Van den Berg juga mencatat, di lanskap Banawa, ada sekolah rakyat sederhana atau sekolah desa  (Volkscholen/Volksschool). Gusti Muh. Prayudi dan Dewi Salindri menyebut, Sekolah Desa (Volkschool), dibentuk sebuah lembaga yang bernama Inlandsch Volksonderwijs, yang berdiri pada 1907, di mana lembaga ini bertujuan untuk mengusahakan pendidikan yang sederhana bagi penduduk desa.

Lama belajar sekolah desa yaitu 3 tahun, dengan menggunakan bahasa Melayu sebagai bahasa pengantar. Pengetahuan yang diajarkan, yaitu kepandaian membaca, menulis, bahasa Melayu, menggambar dan berhitung.

Adapun menurut Van den Berg, di tiga distrik di lanskap Banawa, terdapat sejumlah Sekolah Desa. Di Distrik Banawa Selatan, terdapat 5 sekolah desa, masing-masing di Bente, Kabonga Besar, Donggala, Loli, dan Lumbumamara. Kemudian di Distrik Banawa Tengah, terdapat 3 sekolah, masing-masing di Lero, Toaya, dan Alindau. Terakhir, di Distrik Banawa Utara, terdapat 4 sekolah, masing-masing di Malei, Tambu, Sibayu, dan Sabang.

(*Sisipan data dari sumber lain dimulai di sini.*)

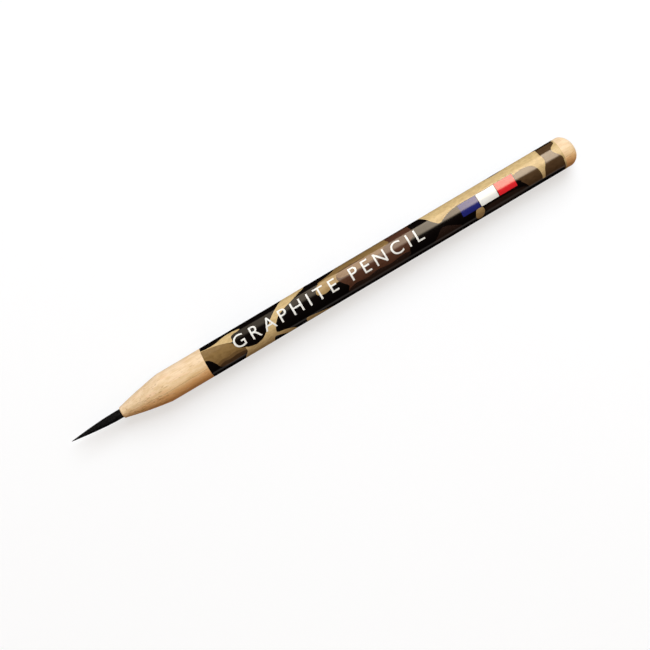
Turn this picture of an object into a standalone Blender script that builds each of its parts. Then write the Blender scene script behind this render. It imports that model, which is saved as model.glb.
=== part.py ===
"""A sharpened round graphite pencil with a bare wood point and a printed film round its barrel.

Metres, +Z up. The pencil lies along X with its graphite point towards +X. The origin is halfway
along it, on the surface that it lies on. Distances called "from_tip" run from the graphite's
point towards the blunt end.

Its round pieces have SIDES flats each, and their radii are measured to the flats, so a flat of
the film is down and the pencil rests on it.
"""
import math

import bmesh
import bpy
from mathutils import Matrix, Vector

# Driving dimensions
LENGTH = 0.2343
BARREL_RADIUS = 0.00645
LEAD_RADIUS = 0.0019
SIDES = 32

# Along the pencil, from the tip
LEAD_TAPER = 0.0205
WOOD_START = 0.0234
CONE_START = 0.0243
CONE_END = 0.0431
FILM_START = 0.063
FILM_END = 0.2277

# Sections
LEAD_TIP_RADIUS = 0.0001
LEAD_TAPER_POWER = 1.6
NOSE_RADIUS = 0.0023
CONE_START_RADIUS = 0.00265
CONE_FULLNESS = 0.27
BLUNT_EDGE_RADIUS = 0.0042
SEAM_TILT = math.radians(22.5)

# Thin layers and the play between pieces
PLAY = 0.00003
FILM_THICKNESS = 0.00005
GLUE_TUBE_WALL = 0.00006
GLUE_SHEET_THICKNESS = 0.0001

WOOD_RADIUS = BARREL_RADIUS - FILM_THICKNESS - PLAY
GLUE_INNER_RADIUS = LEAD_RADIUS + PLAY
GLUE_OUTER_RADIUS = GLUE_INNER_RADIUS + GLUE_TUBE_WALL
GROOVE_RADIUS = GLUE_OUTER_RADIUS + PLAY
SEAM_CLEARANCE = GLUE_SHEET_THICKNESS / 2 + PLAY

# How finely curved outlines are divided
TAPER_STEPS = 10
NOSE_STEPS = 3
CONE_STEPS = 8
EDGE_STEPS = 7

# Cutters reach past what they cut
CUTTER_REACH = 0.004

COLOURS = {
    "graphite": ((0.02, 0.02, 0.022), 0.45, 0.2),
    "bare_wood": ((0.78, 0.58, 0.38), 0.65, 0.0),
    "glue": ((0.55, 0.38, 0.2), 0.5, 0.0),
    "printed_film": ((0.2, 0.14, 0.07), 0.2, 0.0),
}


def clear_scene():
    for old in list(bpy.data.objects):
        bpy.data.objects.remove(old, do_unlink=True)


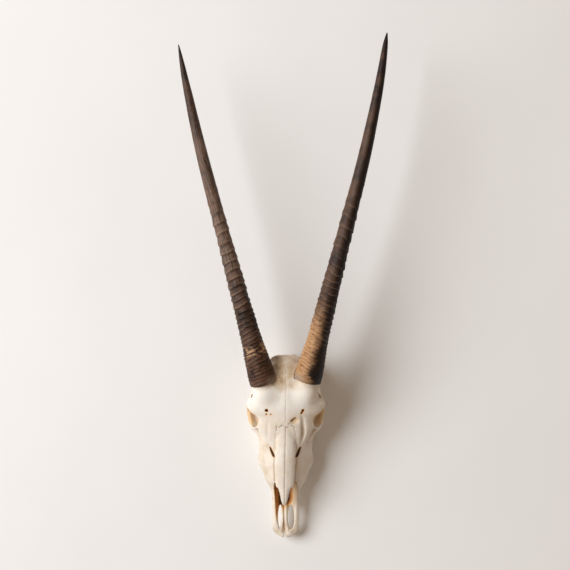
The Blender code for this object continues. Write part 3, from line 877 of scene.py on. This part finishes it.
# %% Build both sheaths
def make_horn(side):
    """A sheath: point = axis(s) + r(s, angle) * (cos inner + sin top), relief added to r."""
    toward_middle = 1 if side == "right" else -1
    path, length = horn_axis(side)
    s, plain, rim = sheath_rows(side, length)
    angle = np.linspace(0, 2 * math.pi, SIDES, endpoint=False)[None, :]
    round_place = np.stack(np.broadcast_arrays(plain * np.cos(angle), plain * np.sin(angle), s),
                           axis=-1)
    relief, ring = ring_relief(side, length, s, plain, angle, round_place)
    outside = (np.arange(len(s)) >= rim)[:, None]
    radius = np.where(outside, np.maximum(plain + relief, LEAST_RADIUS), plain)
    radius[rim:rim + len(LIP_ROUNDING)] -= np.array(LIP_ROUNDING)[:, None]
    ragged = 0.9 * cloud(round_place[rim:rim + 1], (7, 7, 7), SEEDS[side] + 5)
    settle_in = smooth_step(-s[rim:], -10, 0) * ragged
    along = s + np.concatenate([np.zeros((rim, SIDES)), np.maximum(settle_in, 0)])
    axis, inner, top = horn_frame(path, length, along, toward_middle)
    swing = np.cos(angle)[..., None] * inner + np.sin(angle)[..., None] * top
    points = (axis + radius[..., None] * swing).reshape(-1, 3)

    hollow_pole = path[int((HOLLOW_END + POLE_DEPTH) / length * (len(path) - 1))]
    ends = np.array([hollow_pole, path[-1]])
    rows, count = len(s), len(points)
    quads, fans = skin_grid(rows, SIDES, count, count + 1)
    if toward_middle > 0:
        quads, fans = quads[:, ::-1], fans[:, ::-1]
    piece = add_mesh(f"{side}_horn", np.vstack([points, ends]), [quads, fans])

    def stored(name, values):
        """Stores a mask for every point of the grid and the two poles."""
        values = np.broadcast_to(values, (rows, SIDES)).ravel()
        set_mask(piece, name, np.append(values, [values[0], values[-1]]))

    stored("ring", np.where(outside, ring, 0))
    stored("along", s / length)
    stored("inner", np.cos(angle) * np.ones_like(s))
    stored("lip", outside * smooth_step(-s, -20, -4))
    stored("mouth", ~outside * 1.0)
    flow = np.append(round_place.reshape(-1, 3), round_place.reshape(-1, 3)[[0, -1]], axis=0)
    layer = piece.data.attributes.new("flow", "FLOAT_VECTOR", "POINT")
    layer.data.foreach_set("vector", flow.astype(np.float32).ravel())
    print(side, "horn:", round(length), "mm long,", len(piece.data.polygons), "faces")
    return piece


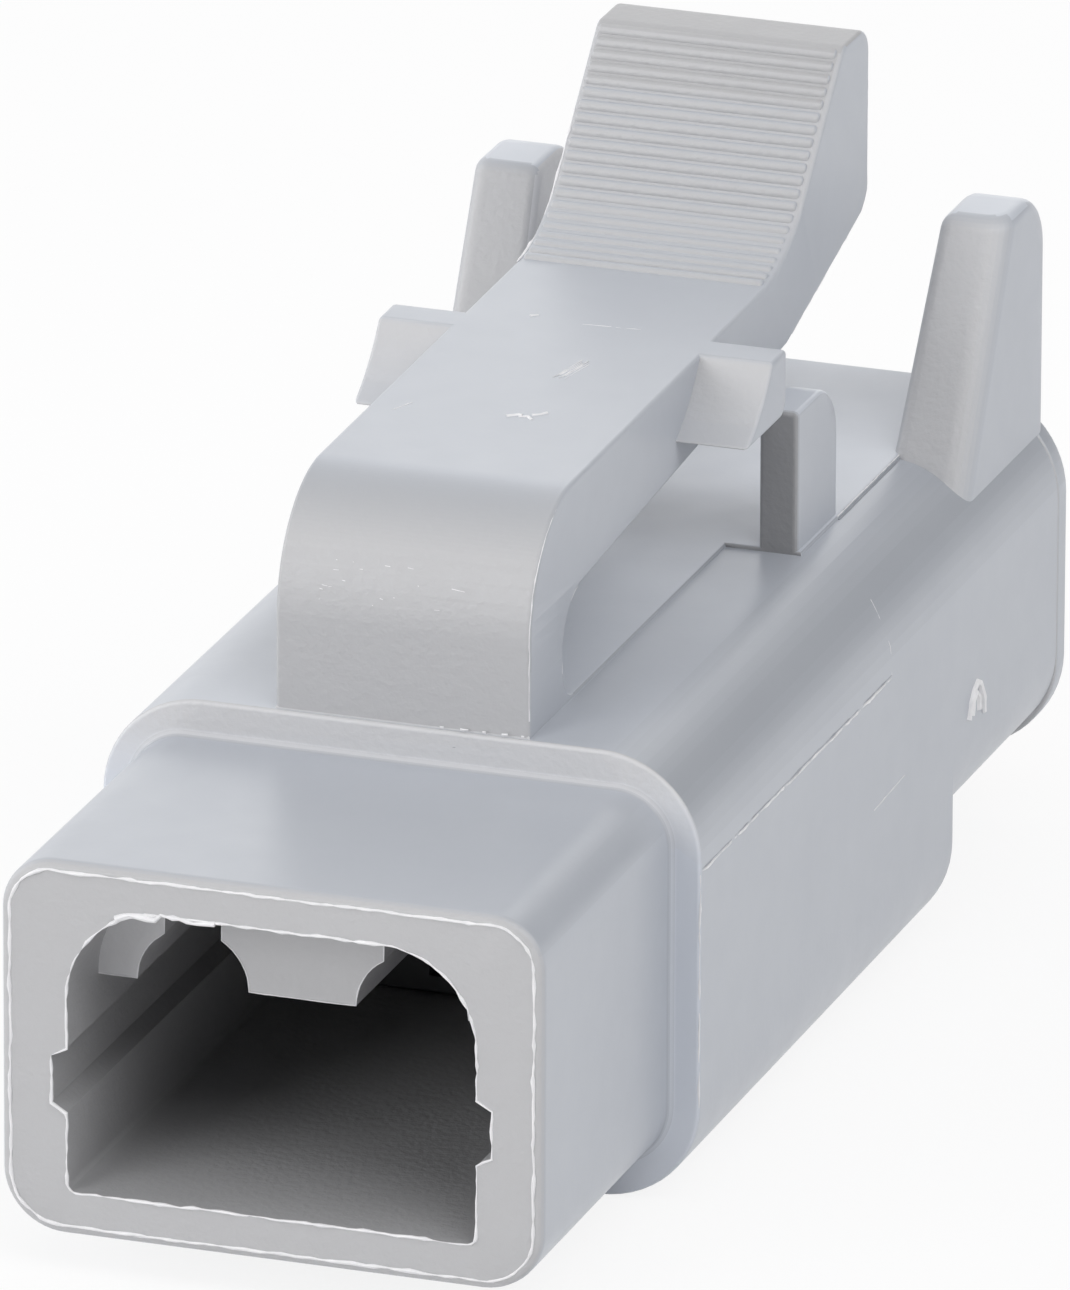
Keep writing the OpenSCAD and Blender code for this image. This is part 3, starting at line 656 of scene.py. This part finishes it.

Menurut Van den Berg, biaya kontrak guru, pembelian bahan ajar, dan keperluan lainnya dari sekolah,  ditanggung oleh Onderafdeelingschoolfonds Donggala. Penghasilan tersebut diperoleh dari retribusi 10 persen atas pajak penghasilan Zelfbestuur dan dari atau School-Gelden atau uang sekolah, yang tarifnya ditetapkan berdasarkan keputusan Residen Menado. Adapun untuk pendirian dan pemeliharaan gedung sekolah rakyat (volkschool), serta rumah guru, diambil dari Gemeentedients atau layanan kota.

Selain akses pendidikan yang disiapkan oleh pemerintah, Van den Berg juga mencatat sejumlah sekolah swasta, yang terdapat di Kota Donggala. Sekolah swasta ini antara lain, Chineesche School atau sekolah Cina, sekolah yang didirikan oleh Partai Syarikat Islam Indonesia (PSII), sekolah Muhammadiyah, sekolah swasta di luar konteks PSII, tetapi di bawah arahan mantan guru PSII dari "Comitte Islam", serta sekolah swasta yang dikelola oleh orang Minahasa, di mana di sekolah ini bahasa Belanda diajarkan dan oleh karena itu, biasanya disebut sebagai "H.I.S swasta".

Van den Berg juga menyebut, di Donggala terdapat seorang pengawas sekolah negeri, yang wilayah kerjanyanya juga mencakup wilayah Palu dan Tolitoli.